REQUEST> Reproduce the data exactly.
====
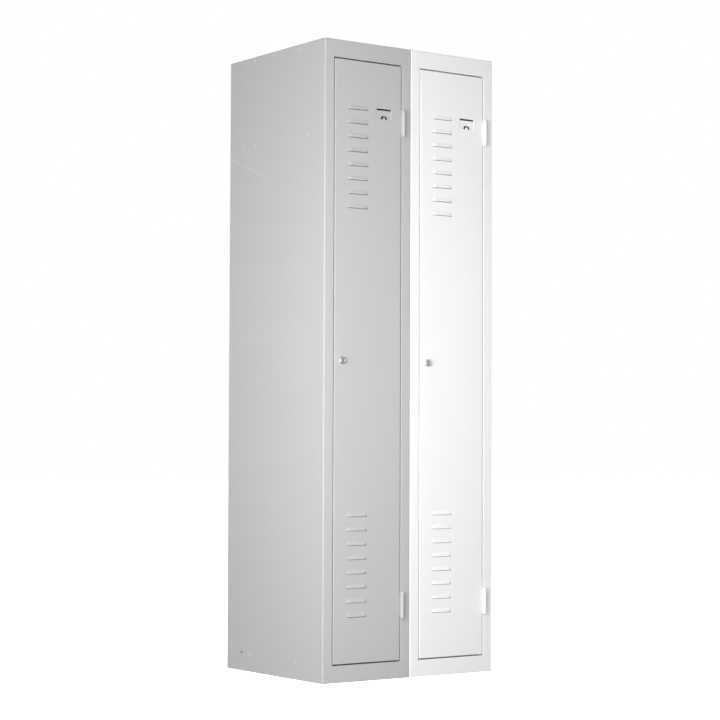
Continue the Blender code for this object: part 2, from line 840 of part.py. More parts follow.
def carcass(prefix, unit, paint, steel, plastic, outer_side):
    """The fixed pieces of one unit."""
    for word, side in (("left", -1), ("right", 1)):
        panel = side_panel(f"{prefix}_{word}_side_panel", side)
        places = [screw_places()[1]] if side == outer_side else screw_places()
        combine(panel, screw_holes(panel.name + "_holes", side * half_width, places), "DIFFERENCE")
        hang(panel, unit, paint)
        hang(rail_hanger(f"{prefix}_{word}_rail_hanger", side), unit, steel)
    hang(top_panel(f"{prefix}_top_panel"), unit, paint)
    hang(base_panel(f"{prefix}_base_panel"), unit, paint)
    hang(back_panel(f"{prefix}_back_panel"), unit, paint)
    hang(hat_shelf(f"{prefix}_hat_shelf"), unit, paint)
    hang(coat_rail(f"{prefix}_coat_rail"), unit, steel)
    for i, word in enumerate(("left", "middle", "right")):
        hang(coat_hook(f"{prefix}_{word}_hook", (i - 1) * hook_pitch), unit, plastic)


def door_set(prefix, unit, paint, metal, steel, pad):
    """The door of one unit with its hinges, its lock and its buffers."""
    axis = (hinge_x, hinge_y, 0)
    door = pivot(f"{prefix}_door_axis", unit, axis)
    hang(door_panel(f"{prefix}_door_panel"), door, paint, axis)
    hang(door_stiffener(f"{prefix}_door_stiffener"), door, paint, axis)
    for word, z in zip(("upper", "lower"), hinge_heights()):
        hang(frame_leaf(f"{prefix}_{word}_frame_leaf", z), unit, paint)
        hang(door_leaf(f"{prefix}_{word}_door_leaf", z), door, paint, axis)
        hang(hinge_pin(f"{prefix}_{word}_hinge_pin", z), unit, steel)
    hang(lock_body(f"{prefix}_lock_body"), door, metal, axis)
    hang(lock_nut(f"{prefix}_lock_nut"), door, steel, axis)
    latch = pivot(f"{prefix}_latch_axis", door, (lock_x - hinge_x, -hinge_y, lock_height))
    hang(lock_plug(f"{prefix}_lock_plug"), latch, metal)
    hang(lock_cam(f"{prefix}_lock_cam"), latch, steel)
    hang(cam_screw(f"{prefix}_cam_screw"), latch, steel)
    for word, z in (("upper", door_top - buffer_end_margin), ("lower", door_base + buffer_end_margin)):
        hang(door_buffer(f"{prefix}_{word}_door_buffer", z), unit, pad)


def build():
    """Both units and what joins them."""
    clear_scene()
    steel, metal, plastic, pad = zinc_steel(), nickel(), dark_plastic(), rubber()
    for prefix, side, paint in (("grey", -1, grey_paint()), ("white", 1, white_paint())):
        unit = pivot(f"{prefix}_unit", None, (side * seam_centre, 0, 0))
        carcass(prefix, unit, paint, steel, plastic, side)
        door_set(prefix, unit, paint, metal, steel, pad)
    for word, y, z in screw_places():
        hang(joining_screw(f"{word}_joining_screw", y, z), None, steel)


build()
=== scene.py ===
import json
import math

import bmesh
import bpy
from mathutils import Matrix, Vector


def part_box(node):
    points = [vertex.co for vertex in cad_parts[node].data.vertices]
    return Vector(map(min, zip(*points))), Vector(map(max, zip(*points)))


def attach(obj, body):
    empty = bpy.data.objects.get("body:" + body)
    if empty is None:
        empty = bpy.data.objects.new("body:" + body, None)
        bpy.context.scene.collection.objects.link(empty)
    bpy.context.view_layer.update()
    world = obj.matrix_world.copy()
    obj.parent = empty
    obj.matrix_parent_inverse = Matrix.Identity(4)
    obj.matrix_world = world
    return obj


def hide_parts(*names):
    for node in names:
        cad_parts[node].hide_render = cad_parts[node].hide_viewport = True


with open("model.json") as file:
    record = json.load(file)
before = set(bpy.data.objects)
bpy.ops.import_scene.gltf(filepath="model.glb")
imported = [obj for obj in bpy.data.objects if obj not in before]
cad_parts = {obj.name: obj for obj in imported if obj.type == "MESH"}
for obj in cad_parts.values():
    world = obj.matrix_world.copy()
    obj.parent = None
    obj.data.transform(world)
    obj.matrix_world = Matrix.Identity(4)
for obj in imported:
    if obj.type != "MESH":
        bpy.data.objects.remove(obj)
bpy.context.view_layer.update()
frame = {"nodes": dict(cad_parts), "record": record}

record = frame["record"]
body_of = {node: body for body, nodes in record["behaviour"]["bodies"].items() for node in nodes}
slot_of = {row["node"]: row["material_slot"] for row in record["subparts"]}
outer_words = {"grey": "left", "white": "right"}
finishes = {}

# Paint
grey_tone = 0.44
white_tone = 0.78
tone_spread = 0.02
# Colour of the real scuff, and of the painted highlights on the weld dimples
scuff_and_glint_colour = (0.74, 0.74, 0.74, 1)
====
EXERCISE RESPONSE>
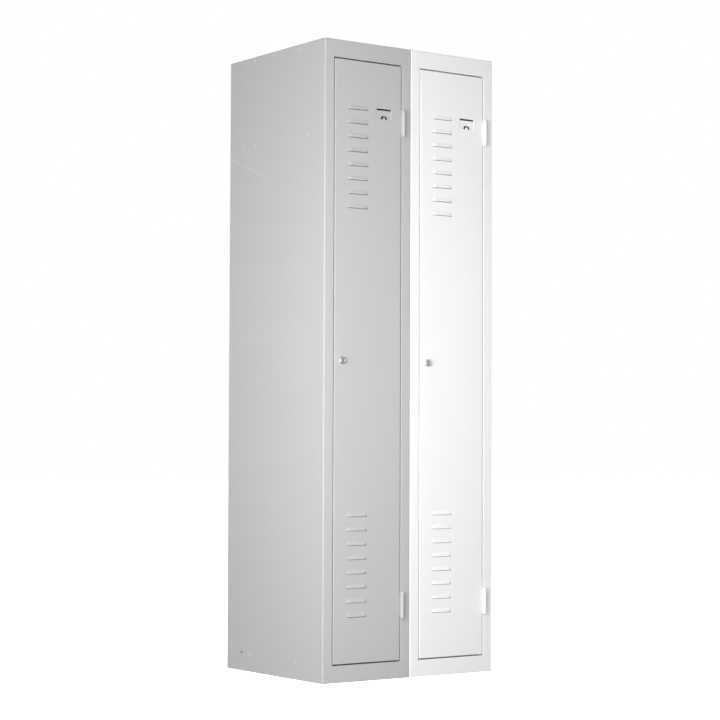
Continue the Blender code for this object: part 2, from line 840 of part.py. More parts follow.
def carcass(prefix, unit, paint, steel, plastic, outer_side):
    """The fixed pieces of one unit."""
    for word, side in (("left", -1), ("right", 1)):
        panel = side_panel(f"{prefix}_{word}_side_panel", side)
        places = [screw_places()[1]] if side == outer_side else screw_places()
        combine(panel, screw_holes(panel.name + "_holes", side * half_width, places), "DIFFERENCE")
        hang(panel, unit, paint)
        hang(rail_hanger(f"{prefix}_{word}_rail_hanger", side), unit, steel)
    hang(top_panel(f"{prefix}_top_panel"), unit, paint)
    hang(base_panel(f"{prefix}_base_panel"), unit, paint)
    hang(back_panel(f"{prefix}_back_panel"), unit, paint)
    hang(hat_shelf(f"{prefix}_hat_shelf"), unit, paint)
    hang(coat_rail(f"{prefix}_coat_rail"), unit, steel)
    for i, word in enumerate(("left", "middle", "right")):
        hang(coat_hook(f"{prefix}_{word}_hook", (i - 1) * hook_pitch), unit, plastic)


def door_set(prefix, unit, paint, metal, steel, pad):
    """The door of one unit with its hinges, its lock and its buffers."""
    axis = (hinge_x, hinge_y, 0)
    door = pivot(f"{prefix}_door_axis", unit, axis)
    hang(door_panel(f"{prefix}_door_panel"), door, paint, axis)
    hang(door_stiffener(f"{prefix}_door_stiffener"), door, paint, axis)
    for word, z in zip(("upper", "lower"), hinge_heights()):
        hang(frame_leaf(f"{prefix}_{word}_frame_leaf", z), unit, paint)
        hang(door_leaf(f"{prefix}_{word}_door_leaf", z), door, paint, axis)
        hang(hinge_pin(f"{prefix}_{word}_hinge_pin", z), unit, steel)
    hang(lock_body(f"{prefix}_lock_body"), door, metal, axis)
    hang(lock_nut(f"{prefix}_lock_nut"), door, steel, axis)
    latch = pivot(f"{prefix}_latch_axis", door, (lock_x - hinge_x, -hinge_y, lock_height))
    hang(lock_plug(f"{prefix}_lock_plug"), latch, metal)
    hang(lock_cam(f"{prefix}_lock_cam"), latch, steel)
    hang(cam_screw(f"{prefix}_cam_screw"), latch, steel)
    for word, z in (("upper", door_top - buffer_end_margin), ("lower", door_base + buffer_end_margin)):
        hang(door_buffer(f"{prefix}_{word}_door_buffer", z), unit, pad)


def build():
    """Both units and what joins them."""
    clear_scene()
    steel, metal, plastic, pad = zinc_steel(), nickel(), dark_plastic(), rubber()
    for prefix, side, paint in (("grey", -1, grey_paint()), ("white", 1, white_paint())):
        unit = pivot(f"{prefix}_unit", None, (side * seam_centre, 0, 0))
        carcass(prefix, unit, paint, steel, plastic, side)
        door_set(prefix, unit, paint, metal, steel, pad)
    for word, y, z in screw_places():
        hang(joining_screw(f"{word}_joining_screw", y, z), None, steel)


build()
=== scene.py ===
import json
import math

import bmesh
import bpy
from mathutils import Matrix, Vector


def part_box(node):
    points = [vertex.co for vertex in cad_parts[node].data.vertices]
    return Vector(map(min, zip(*points))), Vector(map(max, zip(*points)))


def attach(obj, body):
    empty = bpy.data.objects.get("body:" + body)
    if empty is None:
        empty = bpy.data.objects.new("body:" + body, None)
        bpy.context.scene.collection.objects.link(empty)
    bpy.context.view_layer.update()
    world = obj.matrix_world.copy()
    obj.parent = empty
    obj.matrix_parent_inverse = Matrix.Identity(4)
    obj.matrix_world = world
    return obj


def hide_parts(*names):
    for node in names:
        cad_parts[node].hide_render = cad_parts[node].hide_viewport = True


with open("model.json") as file:
    record = json.load(file)
before = set(bpy.data.objects)
bpy.ops.import_scene.gltf(filepath="model.glb")
imported = [obj for obj in bpy.data.objects if obj not in before]
cad_parts = {obj.name: obj for obj in imported if obj.type == "MESH"}
for obj in cad_parts.values():
    world = obj.matrix_world.copy()
    obj.parent = None
    obj.data.transform(world)
    obj.matrix_world = Matrix.Identity(4)
for obj in imported:
    if obj.type != "MESH":
        bpy.data.objects.remove(obj)
bpy.context.view_layer.update()
frame = {"nodes": dict(cad_parts), "record": record}

record = frame["record"]
body_of = {node: body for body, nodes in record["behaviour"]["bodies"].items() for node in nodes}
slot_of = {row["node"]: row["material_slot"] for row in record["subparts"]}
outer_words = {"grey": "left", "white": "right"}
finishes = {}

# Paint
grey_tone = 0.44
white_tone = 0.78
tone_spread = 0.02
# Colour of the real scuff, and of the painted highlights on the weld dimples
scuff_and_glint_colour = (0.74, 0.74, 0.74, 1)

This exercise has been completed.